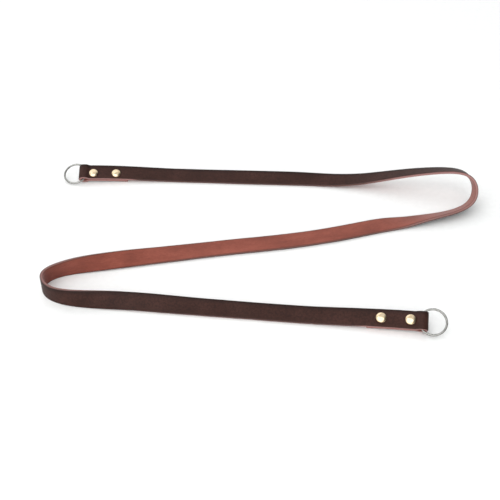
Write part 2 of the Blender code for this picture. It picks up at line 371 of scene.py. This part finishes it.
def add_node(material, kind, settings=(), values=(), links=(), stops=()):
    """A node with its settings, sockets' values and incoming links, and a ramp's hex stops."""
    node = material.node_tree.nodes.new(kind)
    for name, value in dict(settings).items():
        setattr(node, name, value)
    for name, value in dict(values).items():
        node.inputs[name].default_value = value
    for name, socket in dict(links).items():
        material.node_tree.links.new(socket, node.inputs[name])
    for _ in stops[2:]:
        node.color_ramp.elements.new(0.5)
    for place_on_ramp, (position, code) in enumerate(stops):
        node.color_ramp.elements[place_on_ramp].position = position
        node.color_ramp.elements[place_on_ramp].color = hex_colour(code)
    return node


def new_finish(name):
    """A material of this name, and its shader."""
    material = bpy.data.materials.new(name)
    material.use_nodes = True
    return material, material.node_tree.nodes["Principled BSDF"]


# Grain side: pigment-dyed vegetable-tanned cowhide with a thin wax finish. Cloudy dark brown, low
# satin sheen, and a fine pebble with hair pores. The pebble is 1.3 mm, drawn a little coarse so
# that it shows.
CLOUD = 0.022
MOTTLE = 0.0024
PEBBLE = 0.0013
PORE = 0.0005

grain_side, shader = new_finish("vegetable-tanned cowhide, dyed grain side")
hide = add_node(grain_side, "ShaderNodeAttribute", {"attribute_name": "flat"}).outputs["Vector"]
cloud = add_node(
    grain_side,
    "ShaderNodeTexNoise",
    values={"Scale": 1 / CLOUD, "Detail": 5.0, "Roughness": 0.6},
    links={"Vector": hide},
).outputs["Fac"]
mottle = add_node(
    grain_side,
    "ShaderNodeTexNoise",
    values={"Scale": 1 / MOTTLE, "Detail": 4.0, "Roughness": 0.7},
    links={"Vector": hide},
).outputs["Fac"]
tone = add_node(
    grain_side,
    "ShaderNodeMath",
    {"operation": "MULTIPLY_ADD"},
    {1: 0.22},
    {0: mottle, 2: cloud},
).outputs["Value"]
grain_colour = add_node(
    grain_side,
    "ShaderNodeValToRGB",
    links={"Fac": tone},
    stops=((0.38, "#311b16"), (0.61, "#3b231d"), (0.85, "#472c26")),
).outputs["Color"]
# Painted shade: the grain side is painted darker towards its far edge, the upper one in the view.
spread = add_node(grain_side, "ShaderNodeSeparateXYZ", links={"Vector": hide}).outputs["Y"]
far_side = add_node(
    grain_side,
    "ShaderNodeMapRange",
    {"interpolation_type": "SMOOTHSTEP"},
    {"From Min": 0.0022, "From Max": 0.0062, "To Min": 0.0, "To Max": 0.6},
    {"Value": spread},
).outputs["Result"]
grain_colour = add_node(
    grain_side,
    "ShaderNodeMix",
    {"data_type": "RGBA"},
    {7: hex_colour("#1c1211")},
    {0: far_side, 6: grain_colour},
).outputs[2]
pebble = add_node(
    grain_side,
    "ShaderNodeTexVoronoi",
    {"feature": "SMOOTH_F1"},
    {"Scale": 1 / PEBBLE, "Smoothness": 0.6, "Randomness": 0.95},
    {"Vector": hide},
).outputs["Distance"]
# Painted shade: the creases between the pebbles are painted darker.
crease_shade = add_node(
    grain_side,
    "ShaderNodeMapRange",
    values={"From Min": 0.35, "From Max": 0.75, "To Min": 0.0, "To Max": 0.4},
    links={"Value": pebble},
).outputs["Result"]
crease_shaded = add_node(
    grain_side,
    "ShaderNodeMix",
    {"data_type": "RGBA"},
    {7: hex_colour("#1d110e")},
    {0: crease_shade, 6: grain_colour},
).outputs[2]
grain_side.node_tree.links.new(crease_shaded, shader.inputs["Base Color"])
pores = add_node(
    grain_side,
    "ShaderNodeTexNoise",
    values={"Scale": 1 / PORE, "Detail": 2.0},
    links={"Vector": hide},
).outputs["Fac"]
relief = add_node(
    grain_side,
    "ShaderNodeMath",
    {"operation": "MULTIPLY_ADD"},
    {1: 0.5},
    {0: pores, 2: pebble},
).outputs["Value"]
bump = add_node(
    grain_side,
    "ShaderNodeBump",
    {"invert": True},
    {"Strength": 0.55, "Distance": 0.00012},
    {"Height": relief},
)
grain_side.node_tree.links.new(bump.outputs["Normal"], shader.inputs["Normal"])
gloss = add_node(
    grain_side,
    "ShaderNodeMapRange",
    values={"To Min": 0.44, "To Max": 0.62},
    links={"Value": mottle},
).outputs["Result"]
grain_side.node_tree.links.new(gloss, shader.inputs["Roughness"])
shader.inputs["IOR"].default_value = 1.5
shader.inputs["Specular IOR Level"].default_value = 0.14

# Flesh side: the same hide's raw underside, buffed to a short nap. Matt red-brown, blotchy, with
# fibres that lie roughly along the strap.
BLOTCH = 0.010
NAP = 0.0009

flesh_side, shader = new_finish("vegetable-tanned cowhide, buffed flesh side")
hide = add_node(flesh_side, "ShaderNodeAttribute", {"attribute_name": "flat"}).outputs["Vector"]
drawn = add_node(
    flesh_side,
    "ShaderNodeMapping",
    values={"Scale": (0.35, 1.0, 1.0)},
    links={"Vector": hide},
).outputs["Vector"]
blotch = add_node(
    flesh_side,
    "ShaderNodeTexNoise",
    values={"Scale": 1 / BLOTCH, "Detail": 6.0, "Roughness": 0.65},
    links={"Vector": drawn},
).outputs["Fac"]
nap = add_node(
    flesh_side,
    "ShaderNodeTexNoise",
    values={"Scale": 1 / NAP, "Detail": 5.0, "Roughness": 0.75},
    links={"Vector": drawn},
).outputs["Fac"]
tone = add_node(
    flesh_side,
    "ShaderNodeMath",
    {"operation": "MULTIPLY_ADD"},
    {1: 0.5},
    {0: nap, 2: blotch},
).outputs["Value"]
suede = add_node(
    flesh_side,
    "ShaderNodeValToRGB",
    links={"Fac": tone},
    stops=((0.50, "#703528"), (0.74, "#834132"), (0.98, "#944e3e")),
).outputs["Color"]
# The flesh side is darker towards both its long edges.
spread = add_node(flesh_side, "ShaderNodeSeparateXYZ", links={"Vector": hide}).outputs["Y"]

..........

▸ **What is expected**
Output the full listing without altering anything.

▸ **Full answer**
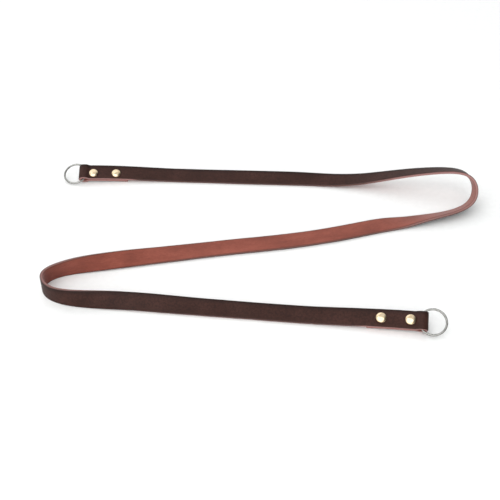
Write part 2 of the Blender code for this picture. It picks up at line 371 of scene.py. This part finishes it.
def add_node(material, kind, settings=(), values=(), links=(), stops=()):
    """A node with its settings, sockets' values and incoming links, and a ramp's hex stops."""
    node = material.node_tree.nodes.new(kind)
    for name, value in dict(settings).items():
        setattr(node, name, value)
    for name, value in dict(values).items():
        node.inputs[name].default_value = value
    for name, socket in dict(links).items():
        material.node_tree.links.new(socket, node.inputs[name])
    for _ in stops[2:]:
        node.color_ramp.elements.new(0.5)
    for place_on_ramp, (position, code) in enumerate(stops):
        node.color_ramp.elements[place_on_ramp].position = position
        node.color_ramp.elements[place_on_ramp].color = hex_colour(code)
    return node


def new_finish(name):
    """A material of this name, and its shader."""
    material = bpy.data.materials.new(name)
    material.use_nodes = True
    return material, material.node_tree.nodes["Principled BSDF"]


# Grain side: pigment-dyed vegetable-tanned cowhide with a thin wax finish. Cloudy dark brown, low
# satin sheen, and a fine pebble with hair pores. The pebble is 1.3 mm, drawn a little coarse so
# that it shows.
CLOUD = 0.022
MOTTLE = 0.0024
PEBBLE = 0.0013
PORE = 0.0005

grain_side, shader = new_finish("vegetable-tanned cowhide, dyed grain side")
hide = add_node(grain_side, "ShaderNodeAttribute", {"attribute_name": "flat"}).outputs["Vector"]
cloud = add_node(
    grain_side,
    "ShaderNodeTexNoise",
    values={"Scale": 1 / CLOUD, "Detail": 5.0, "Roughness": 0.6},
    links={"Vector": hide},
).outputs["Fac"]
mottle = add_node(
    grain_side,
    "ShaderNodeTexNoise",
    values={"Scale": 1 / MOTTLE, "Detail": 4.0, "Roughness": 0.7},
    links={"Vector": hide},
).outputs["Fac"]
tone = add_node(
    grain_side,
    "ShaderNodeMath",
    {"operation": "MULTIPLY_ADD"},
    {1: 0.22},
    {0: mottle, 2: cloud},
).outputs["Value"]
grain_colour = add_node(
    grain_side,
    "ShaderNodeValToRGB",
    links={"Fac": tone},
    stops=((0.38, "#311b16"), (0.61, "#3b231d"), (0.85, "#472c26")),
).outputs["Color"]
# Painted shade: the grain side is painted darker towards its far edge, the upper one in the view.
spread = add_node(grain_side, "ShaderNodeSeparateXYZ", links={"Vector": hide}).outputs["Y"]
far_side = add_node(
    grain_side,
    "ShaderNodeMapRange",
    {"interpolation_type": "SMOOTHSTEP"},
    {"From Min": 0.0022, "From Max": 0.0062, "To Min": 0.0, "To Max": 0.6},
    {"Value": spread},
).outputs["Result"]
grain_colour = add_node(
    grain_side,
    "ShaderNodeMix",
    {"data_type": "RGBA"},
    {7: hex_colour("#1c1211")},
    {0: far_side, 6: grain_colour},
).outputs[2]
pebble = add_node(
    grain_side,
    "ShaderNodeTexVoronoi",
    {"feature": "SMOOTH_F1"},
    {"Scale": 1 / PEBBLE, "Smoothness": 0.6, "Randomness": 0.95},
    {"Vector": hide},
).outputs["Distance"]
# Painted shade: the creases between the pebbles are painted darker.
crease_shade = add_node(
    grain_side,
    "ShaderNodeMapRange",
    values={"From Min": 0.35, "From Max": 0.75, "To Min": 0.0, "To Max": 0.4},
    links={"Value": pebble},
).outputs["Result"]
crease_shaded = add_node(
    grain_side,
    "ShaderNodeMix",
    {"data_type": "RGBA"},
    {7: hex_colour("#1d110e")},
    {0: crease_shade, 6: grain_colour},
).outputs[2]
grain_side.node_tree.links.new(crease_shaded, shader.inputs["Base Color"])
pores = add_node(
    grain_side,
    "ShaderNodeTexNoise",
    values={"Scale": 1 / PORE, "Detail": 2.0},
    links={"Vector": hide},
).outputs["Fac"]
relief = add_node(
    grain_side,
    "ShaderNodeMath",
    {"operation": "MULTIPLY_ADD"},
    {1: 0.5},
    {0: pores, 2: pebble},
).outputs["Value"]
bump = add_node(
    grain_side,
    "ShaderNodeBump",
    {"invert": True},
    {"Strength": 0.55, "Distance": 0.00012},
    {"Height": relief},
)
grain_side.node_tree.links.new(bump.outputs["Normal"], shader.inputs["Normal"])
gloss = add_node(
    grain_side,
    "ShaderNodeMapRange",
    values={"To Min": 0.44, "To Max": 0.62},
    links={"Value": mottle},
).outputs["Result"]
grain_side.node_tree.links.new(gloss, shader.inputs["Roughness"])
shader.inputs["IOR"].default_value = 1.5
shader.inputs["Specular IOR Level"].default_value = 0.14

# Flesh side: the same hide's raw underside, buffed to a short nap. Matt red-brown, blotchy, with
# fibres that lie roughly along the strap.
BLOTCH = 0.010
NAP = 0.0009

flesh_side, shader = new_finish("vegetable-tanned cowhide, buffed flesh side")
hide = add_node(flesh_side, "ShaderNodeAttribute", {"attribute_name": "flat"}).outputs["Vector"]
drawn = add_node(
    flesh_side,
    "ShaderNodeMapping",
    values={"Scale": (0.35, 1.0, 1.0)},
    links={"Vector": hide},
).outputs["Vector"]
blotch = add_node(
    flesh_side,
    "ShaderNodeTexNoise",
    values={"Scale": 1 / BLOTCH, "Detail": 6.0, "Roughness": 0.65},
    links={"Vector": drawn},
).outputs["Fac"]
nap = add_node(
    flesh_side,
    "ShaderNodeTexNoise",
    values={"Scale": 1 / NAP, "Detail": 5.0, "Roughness": 0.75},
    links={"Vector": drawn},
).outputs["Fac"]
tone = add_node(
    flesh_side,
    "ShaderNodeMath",
    {"operation": "MULTIPLY_ADD"},
    {1: 0.5},
    {0: nap, 2: blotch},
).outputs["Value"]
suede = add_node(
    flesh_side,
    "ShaderNodeValToRGB",
    links={"Fac": tone},
    stops=((0.50, "#703528"), (0.74, "#834132"), (0.98, "#944e3e")),
).outputs["Color"]
# The flesh side is darker towards both its long edges.
spread = add_node(flesh_side, "ShaderNodeSeparateXYZ", links={"Vector": hide}).outputs["Y"]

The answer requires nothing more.